**WHAT THE EXERCISE ASKS**
Reproduce exactly the lines from the line with "bpy.context.scene.collection.objects.link(empty)" through the line with "obj.matrix_world = Matrix.Identity(4)", both included, and no other lines.

_ _ _ _

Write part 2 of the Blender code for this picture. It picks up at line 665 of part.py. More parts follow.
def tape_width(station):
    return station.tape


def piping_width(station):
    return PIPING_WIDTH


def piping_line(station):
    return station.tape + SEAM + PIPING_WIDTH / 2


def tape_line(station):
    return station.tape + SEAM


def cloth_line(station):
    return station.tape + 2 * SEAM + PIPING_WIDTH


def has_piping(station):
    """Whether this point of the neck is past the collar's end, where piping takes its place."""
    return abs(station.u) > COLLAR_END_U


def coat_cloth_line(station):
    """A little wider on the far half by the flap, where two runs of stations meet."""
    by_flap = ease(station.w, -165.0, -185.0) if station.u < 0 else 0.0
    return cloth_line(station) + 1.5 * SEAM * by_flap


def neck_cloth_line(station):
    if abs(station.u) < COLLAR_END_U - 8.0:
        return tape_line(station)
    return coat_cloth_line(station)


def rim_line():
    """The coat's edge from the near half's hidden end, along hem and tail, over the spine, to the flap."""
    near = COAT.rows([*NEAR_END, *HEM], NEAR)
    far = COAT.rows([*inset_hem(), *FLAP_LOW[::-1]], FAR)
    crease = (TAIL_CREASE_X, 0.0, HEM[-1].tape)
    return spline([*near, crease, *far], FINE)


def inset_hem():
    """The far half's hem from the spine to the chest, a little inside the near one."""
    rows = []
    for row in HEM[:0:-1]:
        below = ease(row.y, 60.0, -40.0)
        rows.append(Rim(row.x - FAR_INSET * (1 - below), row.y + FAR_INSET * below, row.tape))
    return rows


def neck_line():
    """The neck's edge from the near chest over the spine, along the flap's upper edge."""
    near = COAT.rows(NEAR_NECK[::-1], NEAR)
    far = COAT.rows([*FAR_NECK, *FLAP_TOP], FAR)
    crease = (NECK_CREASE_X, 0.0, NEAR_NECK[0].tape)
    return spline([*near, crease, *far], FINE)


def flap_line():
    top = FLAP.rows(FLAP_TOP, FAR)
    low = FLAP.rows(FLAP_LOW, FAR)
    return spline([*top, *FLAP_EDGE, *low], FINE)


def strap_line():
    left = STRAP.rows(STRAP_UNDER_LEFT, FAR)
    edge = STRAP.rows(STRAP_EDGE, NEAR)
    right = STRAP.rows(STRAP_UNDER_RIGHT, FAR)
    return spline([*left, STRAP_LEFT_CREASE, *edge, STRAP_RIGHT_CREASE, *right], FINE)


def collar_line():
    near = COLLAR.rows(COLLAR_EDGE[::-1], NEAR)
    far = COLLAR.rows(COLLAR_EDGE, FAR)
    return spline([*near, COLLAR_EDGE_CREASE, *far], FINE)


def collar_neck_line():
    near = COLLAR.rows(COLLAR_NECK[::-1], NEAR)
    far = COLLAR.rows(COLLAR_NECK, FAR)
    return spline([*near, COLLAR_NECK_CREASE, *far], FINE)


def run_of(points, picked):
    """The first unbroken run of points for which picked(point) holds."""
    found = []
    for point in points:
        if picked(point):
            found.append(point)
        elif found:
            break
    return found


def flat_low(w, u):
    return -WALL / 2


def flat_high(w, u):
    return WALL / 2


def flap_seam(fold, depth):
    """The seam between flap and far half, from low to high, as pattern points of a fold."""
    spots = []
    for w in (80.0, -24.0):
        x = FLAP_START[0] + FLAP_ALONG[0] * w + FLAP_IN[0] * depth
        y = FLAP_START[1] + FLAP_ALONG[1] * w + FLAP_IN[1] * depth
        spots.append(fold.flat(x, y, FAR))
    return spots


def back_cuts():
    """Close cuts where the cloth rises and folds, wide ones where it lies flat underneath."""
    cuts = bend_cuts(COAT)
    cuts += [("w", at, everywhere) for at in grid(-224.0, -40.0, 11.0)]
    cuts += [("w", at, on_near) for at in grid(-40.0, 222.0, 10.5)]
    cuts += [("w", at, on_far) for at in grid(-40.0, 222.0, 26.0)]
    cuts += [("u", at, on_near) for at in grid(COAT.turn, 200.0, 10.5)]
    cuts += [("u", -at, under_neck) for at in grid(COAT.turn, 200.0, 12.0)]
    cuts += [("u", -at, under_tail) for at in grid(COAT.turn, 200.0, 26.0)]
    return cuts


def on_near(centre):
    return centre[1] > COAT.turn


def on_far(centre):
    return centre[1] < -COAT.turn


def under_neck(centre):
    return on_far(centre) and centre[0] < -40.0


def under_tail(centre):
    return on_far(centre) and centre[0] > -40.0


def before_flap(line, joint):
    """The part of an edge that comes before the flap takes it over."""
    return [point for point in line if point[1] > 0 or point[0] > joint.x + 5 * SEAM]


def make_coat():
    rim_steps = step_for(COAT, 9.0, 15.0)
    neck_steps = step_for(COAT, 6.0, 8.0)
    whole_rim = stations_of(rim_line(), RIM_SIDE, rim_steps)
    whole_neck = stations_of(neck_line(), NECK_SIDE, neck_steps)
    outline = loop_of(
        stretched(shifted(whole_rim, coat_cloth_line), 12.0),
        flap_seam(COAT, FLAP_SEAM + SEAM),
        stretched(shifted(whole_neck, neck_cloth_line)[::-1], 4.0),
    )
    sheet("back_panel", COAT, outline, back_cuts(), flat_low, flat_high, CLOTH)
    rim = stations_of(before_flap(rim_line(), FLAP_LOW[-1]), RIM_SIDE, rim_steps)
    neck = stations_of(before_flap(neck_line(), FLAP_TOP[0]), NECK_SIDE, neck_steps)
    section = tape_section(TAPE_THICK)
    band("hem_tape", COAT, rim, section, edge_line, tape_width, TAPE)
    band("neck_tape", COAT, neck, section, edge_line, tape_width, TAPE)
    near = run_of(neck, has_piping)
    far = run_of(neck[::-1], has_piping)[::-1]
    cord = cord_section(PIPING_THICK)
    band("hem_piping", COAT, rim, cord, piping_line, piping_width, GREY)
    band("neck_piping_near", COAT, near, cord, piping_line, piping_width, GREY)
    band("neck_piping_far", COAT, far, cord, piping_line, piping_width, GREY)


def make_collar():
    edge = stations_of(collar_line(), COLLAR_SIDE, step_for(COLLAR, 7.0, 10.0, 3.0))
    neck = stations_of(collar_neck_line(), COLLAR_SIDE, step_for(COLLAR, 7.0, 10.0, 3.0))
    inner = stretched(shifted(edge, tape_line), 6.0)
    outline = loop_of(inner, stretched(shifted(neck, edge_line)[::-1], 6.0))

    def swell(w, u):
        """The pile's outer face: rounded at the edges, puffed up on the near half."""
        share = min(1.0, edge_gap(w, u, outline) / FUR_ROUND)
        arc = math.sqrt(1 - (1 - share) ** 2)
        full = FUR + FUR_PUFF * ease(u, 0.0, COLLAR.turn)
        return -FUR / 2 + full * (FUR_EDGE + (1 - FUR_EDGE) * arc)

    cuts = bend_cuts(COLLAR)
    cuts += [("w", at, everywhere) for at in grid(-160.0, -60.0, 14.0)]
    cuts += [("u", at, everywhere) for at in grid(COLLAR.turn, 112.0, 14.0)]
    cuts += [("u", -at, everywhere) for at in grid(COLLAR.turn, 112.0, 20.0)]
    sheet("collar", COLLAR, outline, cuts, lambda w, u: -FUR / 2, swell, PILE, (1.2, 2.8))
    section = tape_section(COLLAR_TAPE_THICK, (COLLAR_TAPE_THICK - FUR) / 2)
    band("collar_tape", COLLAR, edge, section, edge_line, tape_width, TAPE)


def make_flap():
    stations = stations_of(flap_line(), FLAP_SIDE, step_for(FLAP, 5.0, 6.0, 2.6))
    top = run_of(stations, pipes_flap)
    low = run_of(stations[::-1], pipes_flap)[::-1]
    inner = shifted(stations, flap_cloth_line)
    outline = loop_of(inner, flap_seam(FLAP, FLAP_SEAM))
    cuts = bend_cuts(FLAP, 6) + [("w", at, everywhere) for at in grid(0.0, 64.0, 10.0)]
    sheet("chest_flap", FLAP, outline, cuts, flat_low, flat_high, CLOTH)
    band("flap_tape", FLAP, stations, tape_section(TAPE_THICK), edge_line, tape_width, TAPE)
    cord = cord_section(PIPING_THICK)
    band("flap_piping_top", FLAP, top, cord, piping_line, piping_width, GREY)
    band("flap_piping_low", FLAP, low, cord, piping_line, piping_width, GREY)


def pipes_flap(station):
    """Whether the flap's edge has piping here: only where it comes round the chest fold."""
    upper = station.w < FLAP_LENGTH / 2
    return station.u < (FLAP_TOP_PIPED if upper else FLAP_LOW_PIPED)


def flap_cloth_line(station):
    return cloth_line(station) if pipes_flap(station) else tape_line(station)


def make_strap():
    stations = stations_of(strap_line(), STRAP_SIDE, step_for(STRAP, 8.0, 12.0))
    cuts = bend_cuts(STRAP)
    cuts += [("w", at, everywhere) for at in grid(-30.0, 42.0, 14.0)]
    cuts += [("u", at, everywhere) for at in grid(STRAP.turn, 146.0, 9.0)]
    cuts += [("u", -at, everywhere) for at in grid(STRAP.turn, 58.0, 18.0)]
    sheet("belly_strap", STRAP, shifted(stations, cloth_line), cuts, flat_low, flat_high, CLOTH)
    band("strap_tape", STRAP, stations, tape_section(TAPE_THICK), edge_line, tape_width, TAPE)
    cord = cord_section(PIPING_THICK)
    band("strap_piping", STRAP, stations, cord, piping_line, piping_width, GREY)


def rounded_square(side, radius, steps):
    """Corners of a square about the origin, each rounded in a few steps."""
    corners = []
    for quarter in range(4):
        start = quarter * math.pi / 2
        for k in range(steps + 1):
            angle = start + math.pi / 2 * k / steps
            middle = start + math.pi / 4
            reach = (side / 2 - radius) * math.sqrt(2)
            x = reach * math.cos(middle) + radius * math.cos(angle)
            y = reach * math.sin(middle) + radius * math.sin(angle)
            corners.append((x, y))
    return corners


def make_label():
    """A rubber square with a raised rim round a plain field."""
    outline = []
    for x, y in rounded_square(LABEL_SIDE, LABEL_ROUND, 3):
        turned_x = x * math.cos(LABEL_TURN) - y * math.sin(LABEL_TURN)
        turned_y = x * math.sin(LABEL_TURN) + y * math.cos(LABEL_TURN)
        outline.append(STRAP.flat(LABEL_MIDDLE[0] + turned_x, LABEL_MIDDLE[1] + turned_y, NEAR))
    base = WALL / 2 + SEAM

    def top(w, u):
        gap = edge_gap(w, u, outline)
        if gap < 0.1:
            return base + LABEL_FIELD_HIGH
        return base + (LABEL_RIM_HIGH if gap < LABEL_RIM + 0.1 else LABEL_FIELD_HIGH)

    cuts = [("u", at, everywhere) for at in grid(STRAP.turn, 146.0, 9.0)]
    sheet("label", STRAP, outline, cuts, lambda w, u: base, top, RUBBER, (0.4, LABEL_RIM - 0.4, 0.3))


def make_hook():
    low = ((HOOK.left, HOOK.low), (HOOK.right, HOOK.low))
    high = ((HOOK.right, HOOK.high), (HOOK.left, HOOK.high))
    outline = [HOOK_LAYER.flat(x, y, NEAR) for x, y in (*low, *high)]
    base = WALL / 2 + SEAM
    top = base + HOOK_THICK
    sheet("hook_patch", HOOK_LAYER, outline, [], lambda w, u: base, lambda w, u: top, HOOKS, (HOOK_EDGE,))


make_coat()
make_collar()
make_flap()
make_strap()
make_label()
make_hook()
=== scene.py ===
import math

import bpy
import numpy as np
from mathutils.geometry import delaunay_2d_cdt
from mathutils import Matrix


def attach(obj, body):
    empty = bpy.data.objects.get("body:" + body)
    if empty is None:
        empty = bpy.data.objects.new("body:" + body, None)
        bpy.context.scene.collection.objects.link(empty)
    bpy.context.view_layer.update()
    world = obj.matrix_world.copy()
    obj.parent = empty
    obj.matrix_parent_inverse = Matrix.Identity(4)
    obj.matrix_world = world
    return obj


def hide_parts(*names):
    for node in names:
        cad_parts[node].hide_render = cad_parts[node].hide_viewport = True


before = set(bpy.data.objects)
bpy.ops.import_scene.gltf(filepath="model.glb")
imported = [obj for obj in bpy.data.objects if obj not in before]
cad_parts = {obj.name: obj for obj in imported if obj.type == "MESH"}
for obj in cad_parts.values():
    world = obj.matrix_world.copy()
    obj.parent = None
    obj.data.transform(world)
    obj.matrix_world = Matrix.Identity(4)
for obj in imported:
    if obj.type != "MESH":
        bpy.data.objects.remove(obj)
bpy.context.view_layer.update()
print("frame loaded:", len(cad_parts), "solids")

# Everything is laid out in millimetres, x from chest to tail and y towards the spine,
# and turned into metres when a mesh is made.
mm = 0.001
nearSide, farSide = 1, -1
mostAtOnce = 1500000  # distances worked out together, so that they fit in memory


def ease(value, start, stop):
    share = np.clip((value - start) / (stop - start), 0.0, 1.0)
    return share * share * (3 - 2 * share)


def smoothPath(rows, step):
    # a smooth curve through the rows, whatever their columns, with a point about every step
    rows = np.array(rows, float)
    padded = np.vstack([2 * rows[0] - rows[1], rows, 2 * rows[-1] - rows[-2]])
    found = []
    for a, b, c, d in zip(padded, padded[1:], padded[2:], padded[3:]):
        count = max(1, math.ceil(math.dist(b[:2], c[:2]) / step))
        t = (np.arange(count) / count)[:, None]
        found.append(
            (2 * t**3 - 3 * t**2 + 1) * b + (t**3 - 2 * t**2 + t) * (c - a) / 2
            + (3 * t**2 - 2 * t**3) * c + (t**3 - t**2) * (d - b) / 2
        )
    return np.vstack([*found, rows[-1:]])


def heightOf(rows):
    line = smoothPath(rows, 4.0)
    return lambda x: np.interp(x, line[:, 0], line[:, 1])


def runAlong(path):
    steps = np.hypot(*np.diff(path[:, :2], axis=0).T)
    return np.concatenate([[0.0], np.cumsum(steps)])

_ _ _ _

**SOLUTION**
        bpy.context.scene.collection.objects.link(empty)
    bpy.context.view_layer.update()
    world = obj.matrix_world.copy()
    obj.parent = empty
    obj.matrix_parent_inverse = Matrix.Identity(4)
    obj.matrix_world = world
    return obj


def hide_parts(*names):
    for node in names:
        cad_parts[node].hide_render = cad_parts[node].hide_viewport = True


before = set(bpy.data.objects)
bpy.ops.import_scene.gltf(filepath="model.glb")
imported = [obj for obj in bpy.data.objects if obj not in before]
cad_parts = {obj.name: obj for obj in imported if obj.type == "MESH"}
for obj in cad_parts.values():
    world = obj.matrix_world.copy()
    obj.parent = None
    obj.data.transform(world)
    obj.matrix_world = Matrix.Identity(4)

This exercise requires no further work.